White supremacy is not just an angry group of men with torches and hoods working to preserve a racist statue and marching up and down the streets of my hometown. It’s the culture you and I live in every day. It’s the desire to be right and make others wrong. It’s the choice to be surprised when a bigot is elected president. It’s the preference of your right to comfort over others’ safety and freedom. It’s the belief that your good intentions equal immunity from racism. It’s the guilt we act from. It’s the drive to find self-worth by being better than others. It’s perfectionism. It’s the urge to conquer and own. It’s the air you breathe. And yes, it’s Charlottesville — the one I grew up in, the one that is rioting now. But most of all, it’s a choice to read this, see the news, look the other way, and to say, “oh gosh, I never knew Charlottesville was such a racist place. Thank goodness I don’t live in a town like that.” You do, and always have.

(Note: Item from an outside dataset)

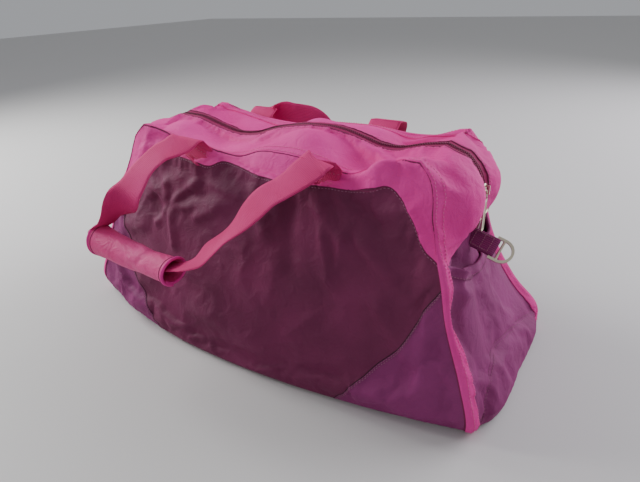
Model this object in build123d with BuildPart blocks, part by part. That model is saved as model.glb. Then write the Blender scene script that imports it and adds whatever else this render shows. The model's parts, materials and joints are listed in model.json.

Their white anger comes from a belief that their worth and freedom is threatened by the pursuit of equity and justice for all people. When we are quiet and still, the common notion that we are less than or not good enough, or that our own freedom is at risk when others receive protection or equity, is the same vein of white supremacist thinking that, when exaggerated, looks like an angry mob marching through my hometown. I implore us all: do not disconnect. Find where it’s true in YOU that someone else’s worth or freedom threatens your own. Find where it is true in you that guilt and shame keeps in you in apathy and inaction. Find where it is true in you that you’re unwilling to acknowledge someone’s worthiness and make space for all of them. That is where we must do the work. From love, toward liberation.